Friday, August 3, 2007

High School



My eldest daughter has attended private schools her entire life. Not the expensive, how-to-manage-your-hired-help situated on 120 acres with horseback riding lessons type, but simply run-of-the-mill suburban parochial institutions. This will be her first year in a public system.

She was very worried about fitting in, as if public school students are an alien species. I researched the school districts in Middle Tennessee until my computer iced over, and finally decided upon one that made the U.S. News and World Report top 1000 in the country.

Out came my old yearbooks with an enthusiastic fervor, in hopes that I could demonstrate to Aubrey the essence of public school.
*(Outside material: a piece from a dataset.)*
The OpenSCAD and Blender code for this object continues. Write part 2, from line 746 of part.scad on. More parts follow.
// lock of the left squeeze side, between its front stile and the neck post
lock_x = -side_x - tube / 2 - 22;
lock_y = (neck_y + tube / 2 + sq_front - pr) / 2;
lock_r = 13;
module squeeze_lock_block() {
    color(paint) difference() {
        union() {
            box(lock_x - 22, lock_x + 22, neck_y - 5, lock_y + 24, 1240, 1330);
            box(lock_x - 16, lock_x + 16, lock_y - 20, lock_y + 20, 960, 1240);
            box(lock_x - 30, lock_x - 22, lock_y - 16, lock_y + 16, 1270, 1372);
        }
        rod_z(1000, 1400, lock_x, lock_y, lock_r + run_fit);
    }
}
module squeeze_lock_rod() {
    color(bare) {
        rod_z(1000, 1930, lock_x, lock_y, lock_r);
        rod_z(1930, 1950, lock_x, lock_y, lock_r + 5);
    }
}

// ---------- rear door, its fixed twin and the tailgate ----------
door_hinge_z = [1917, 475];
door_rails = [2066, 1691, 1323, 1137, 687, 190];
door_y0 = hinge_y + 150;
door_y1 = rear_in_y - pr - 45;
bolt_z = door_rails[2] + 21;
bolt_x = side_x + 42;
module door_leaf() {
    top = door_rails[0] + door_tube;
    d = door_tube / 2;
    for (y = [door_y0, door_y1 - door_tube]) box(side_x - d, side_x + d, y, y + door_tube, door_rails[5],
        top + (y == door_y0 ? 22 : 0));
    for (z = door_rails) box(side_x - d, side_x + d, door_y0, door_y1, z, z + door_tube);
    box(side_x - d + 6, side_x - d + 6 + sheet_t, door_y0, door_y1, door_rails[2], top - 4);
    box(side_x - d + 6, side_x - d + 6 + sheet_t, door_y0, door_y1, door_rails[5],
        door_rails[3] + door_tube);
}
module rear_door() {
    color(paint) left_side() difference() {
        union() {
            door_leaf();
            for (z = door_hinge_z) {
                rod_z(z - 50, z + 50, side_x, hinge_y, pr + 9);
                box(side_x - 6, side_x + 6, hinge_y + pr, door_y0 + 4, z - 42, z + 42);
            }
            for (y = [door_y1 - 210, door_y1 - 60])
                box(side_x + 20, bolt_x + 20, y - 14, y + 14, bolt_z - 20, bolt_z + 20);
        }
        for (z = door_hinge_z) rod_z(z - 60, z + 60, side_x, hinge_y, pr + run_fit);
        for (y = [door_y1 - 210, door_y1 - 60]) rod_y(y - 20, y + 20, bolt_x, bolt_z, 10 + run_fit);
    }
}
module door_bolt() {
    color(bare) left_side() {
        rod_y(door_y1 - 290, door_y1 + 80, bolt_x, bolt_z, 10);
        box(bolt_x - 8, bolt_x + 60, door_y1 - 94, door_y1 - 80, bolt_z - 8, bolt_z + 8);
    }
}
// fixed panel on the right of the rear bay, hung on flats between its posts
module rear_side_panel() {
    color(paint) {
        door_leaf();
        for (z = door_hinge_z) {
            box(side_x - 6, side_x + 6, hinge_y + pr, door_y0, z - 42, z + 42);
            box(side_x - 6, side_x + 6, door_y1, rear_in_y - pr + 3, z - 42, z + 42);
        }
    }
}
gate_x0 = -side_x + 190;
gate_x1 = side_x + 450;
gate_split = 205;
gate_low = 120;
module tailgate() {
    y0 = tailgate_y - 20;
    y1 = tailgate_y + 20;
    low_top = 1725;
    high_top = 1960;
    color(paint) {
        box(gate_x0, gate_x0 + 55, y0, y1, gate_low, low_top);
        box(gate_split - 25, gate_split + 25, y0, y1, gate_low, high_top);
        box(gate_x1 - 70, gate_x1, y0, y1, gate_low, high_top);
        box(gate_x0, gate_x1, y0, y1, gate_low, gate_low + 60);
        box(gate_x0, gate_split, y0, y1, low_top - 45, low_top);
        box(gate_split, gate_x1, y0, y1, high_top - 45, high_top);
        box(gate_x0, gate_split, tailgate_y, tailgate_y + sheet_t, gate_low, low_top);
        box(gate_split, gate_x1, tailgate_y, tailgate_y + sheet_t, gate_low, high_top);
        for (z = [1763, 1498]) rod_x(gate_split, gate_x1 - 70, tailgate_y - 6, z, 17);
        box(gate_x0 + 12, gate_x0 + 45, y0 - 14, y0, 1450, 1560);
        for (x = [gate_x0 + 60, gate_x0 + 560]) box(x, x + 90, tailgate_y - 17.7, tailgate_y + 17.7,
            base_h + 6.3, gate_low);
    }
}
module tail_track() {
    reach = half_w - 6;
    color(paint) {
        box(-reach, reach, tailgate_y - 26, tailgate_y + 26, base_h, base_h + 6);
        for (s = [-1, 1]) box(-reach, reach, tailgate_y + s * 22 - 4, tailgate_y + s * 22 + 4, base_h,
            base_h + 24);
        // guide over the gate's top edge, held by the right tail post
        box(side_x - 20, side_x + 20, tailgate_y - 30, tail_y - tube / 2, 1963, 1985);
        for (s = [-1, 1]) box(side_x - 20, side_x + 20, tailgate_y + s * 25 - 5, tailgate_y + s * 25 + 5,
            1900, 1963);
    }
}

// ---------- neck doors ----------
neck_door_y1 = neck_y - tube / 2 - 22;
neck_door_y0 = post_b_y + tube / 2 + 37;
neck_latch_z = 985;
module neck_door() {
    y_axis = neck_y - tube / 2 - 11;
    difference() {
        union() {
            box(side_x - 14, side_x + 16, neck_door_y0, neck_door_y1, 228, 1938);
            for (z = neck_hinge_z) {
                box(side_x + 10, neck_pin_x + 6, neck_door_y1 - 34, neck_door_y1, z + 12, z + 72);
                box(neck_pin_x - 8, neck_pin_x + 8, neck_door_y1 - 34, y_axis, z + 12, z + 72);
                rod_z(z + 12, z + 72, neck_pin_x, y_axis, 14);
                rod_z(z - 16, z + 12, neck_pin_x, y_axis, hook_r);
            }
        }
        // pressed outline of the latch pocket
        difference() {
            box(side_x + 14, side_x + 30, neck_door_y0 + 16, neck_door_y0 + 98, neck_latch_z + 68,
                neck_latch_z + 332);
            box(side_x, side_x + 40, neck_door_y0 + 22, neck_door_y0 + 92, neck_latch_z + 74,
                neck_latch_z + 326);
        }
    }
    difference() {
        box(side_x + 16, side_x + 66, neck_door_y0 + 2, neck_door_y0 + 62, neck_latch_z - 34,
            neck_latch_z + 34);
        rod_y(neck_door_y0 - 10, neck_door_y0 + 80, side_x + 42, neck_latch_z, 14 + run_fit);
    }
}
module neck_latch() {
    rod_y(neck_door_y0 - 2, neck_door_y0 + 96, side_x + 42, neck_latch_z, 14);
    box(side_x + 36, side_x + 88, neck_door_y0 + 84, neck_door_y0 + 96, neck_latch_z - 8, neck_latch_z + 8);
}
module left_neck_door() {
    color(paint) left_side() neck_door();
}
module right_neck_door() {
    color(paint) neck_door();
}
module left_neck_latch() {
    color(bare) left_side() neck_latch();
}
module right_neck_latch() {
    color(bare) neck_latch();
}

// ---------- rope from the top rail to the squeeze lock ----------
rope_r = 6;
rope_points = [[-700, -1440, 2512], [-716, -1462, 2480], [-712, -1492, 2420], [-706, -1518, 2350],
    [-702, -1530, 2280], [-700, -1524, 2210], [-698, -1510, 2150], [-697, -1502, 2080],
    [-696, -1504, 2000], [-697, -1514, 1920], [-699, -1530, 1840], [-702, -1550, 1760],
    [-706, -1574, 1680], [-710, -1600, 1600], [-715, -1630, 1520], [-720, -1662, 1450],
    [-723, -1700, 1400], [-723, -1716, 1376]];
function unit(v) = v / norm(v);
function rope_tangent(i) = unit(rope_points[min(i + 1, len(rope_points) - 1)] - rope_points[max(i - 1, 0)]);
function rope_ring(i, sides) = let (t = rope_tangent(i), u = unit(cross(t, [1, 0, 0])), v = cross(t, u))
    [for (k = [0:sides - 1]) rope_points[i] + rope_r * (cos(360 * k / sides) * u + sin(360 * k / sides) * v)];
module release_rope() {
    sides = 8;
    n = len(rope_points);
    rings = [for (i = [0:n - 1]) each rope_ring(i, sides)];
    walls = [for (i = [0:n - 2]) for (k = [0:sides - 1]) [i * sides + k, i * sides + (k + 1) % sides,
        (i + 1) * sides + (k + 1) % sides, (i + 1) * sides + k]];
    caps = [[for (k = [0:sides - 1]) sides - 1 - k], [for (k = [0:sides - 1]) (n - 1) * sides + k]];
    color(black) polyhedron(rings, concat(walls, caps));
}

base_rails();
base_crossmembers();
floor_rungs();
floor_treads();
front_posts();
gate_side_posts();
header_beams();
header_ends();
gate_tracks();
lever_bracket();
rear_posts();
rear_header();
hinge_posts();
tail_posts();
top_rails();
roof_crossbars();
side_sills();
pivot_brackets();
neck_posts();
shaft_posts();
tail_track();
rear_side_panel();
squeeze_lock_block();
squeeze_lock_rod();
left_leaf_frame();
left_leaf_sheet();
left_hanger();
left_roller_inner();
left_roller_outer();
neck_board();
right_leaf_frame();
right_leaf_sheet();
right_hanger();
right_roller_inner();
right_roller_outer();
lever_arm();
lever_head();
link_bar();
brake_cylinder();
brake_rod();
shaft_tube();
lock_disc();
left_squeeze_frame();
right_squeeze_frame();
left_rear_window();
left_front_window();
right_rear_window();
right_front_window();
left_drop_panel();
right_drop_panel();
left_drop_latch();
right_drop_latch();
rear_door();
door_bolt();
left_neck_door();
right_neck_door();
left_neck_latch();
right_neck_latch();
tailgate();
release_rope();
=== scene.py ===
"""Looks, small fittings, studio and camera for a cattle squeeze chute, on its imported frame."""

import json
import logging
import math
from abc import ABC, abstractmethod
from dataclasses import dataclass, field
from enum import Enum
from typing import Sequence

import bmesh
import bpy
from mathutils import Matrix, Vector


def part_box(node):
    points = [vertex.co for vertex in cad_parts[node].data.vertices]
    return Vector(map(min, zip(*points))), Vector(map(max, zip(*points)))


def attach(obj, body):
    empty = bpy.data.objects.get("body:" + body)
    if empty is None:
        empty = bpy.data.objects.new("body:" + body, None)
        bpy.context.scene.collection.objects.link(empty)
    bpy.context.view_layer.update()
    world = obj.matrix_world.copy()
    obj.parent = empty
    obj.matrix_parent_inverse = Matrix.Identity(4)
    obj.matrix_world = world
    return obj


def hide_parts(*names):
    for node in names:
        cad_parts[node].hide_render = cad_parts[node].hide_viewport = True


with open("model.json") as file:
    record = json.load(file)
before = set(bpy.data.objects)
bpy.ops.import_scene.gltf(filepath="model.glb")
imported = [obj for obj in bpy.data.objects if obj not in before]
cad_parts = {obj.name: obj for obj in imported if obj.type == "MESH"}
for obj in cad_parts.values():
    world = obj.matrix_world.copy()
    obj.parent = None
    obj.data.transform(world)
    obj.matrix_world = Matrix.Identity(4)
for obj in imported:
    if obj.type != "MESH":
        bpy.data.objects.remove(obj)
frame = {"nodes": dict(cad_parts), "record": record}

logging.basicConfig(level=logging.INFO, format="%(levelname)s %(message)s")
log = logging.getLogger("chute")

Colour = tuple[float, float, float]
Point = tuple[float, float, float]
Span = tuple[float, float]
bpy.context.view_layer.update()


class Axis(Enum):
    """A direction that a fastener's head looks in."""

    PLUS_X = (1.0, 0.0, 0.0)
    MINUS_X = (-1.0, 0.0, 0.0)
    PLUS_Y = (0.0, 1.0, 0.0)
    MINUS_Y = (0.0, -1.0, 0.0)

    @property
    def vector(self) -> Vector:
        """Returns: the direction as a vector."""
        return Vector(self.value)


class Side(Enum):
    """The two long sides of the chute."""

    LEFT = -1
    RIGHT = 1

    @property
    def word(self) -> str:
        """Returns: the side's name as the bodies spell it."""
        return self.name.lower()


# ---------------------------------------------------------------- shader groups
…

I lovingly flipped to the back page, and in a fit of nostalgia read the autographs from old friends out loud.

"
Until we bomb the Middle East..." (this was in 1990)
"Lucifer lives..."
"The Sly will provide..."

"I thought you said that public school kids were normal," Aubrey responded glibly.

"Uh, let's look at something else."

I was part of the "independent thinking" group (of which my group despised the assumption that we were actually a group). And yet, still a choir geek...

"How about this choir program from my junior year? Look, there I am dancing to Boogie Woogie Bugle Boy." Groans are heard from the sidelines.

I wonder if I am doing my children a disservice by moving to this place, where you can be passed by three or four BMW's and surrounded by Lexi on 3 sides while driving a 1-mile stretch of road. Will they understand life, know that humanity, nature and God are the basis of all things--that "things" are not the basis of anything but burgeoning superficiality, and ignore the blatant fact that 1/4 of the senior class drives brand new Mustangs? Will they still like to bargain hunt with their mom, or will I be an embarrassment to their Brentwood-raised way of life?

Today begins the weekend frenzy of sales tax-free shopping for school supplies and clothes. Brentwood is one of the wealthiest towns in Tennessee, and she knows it. I think that we will stop at the Goodwill store before hitting the mall this time.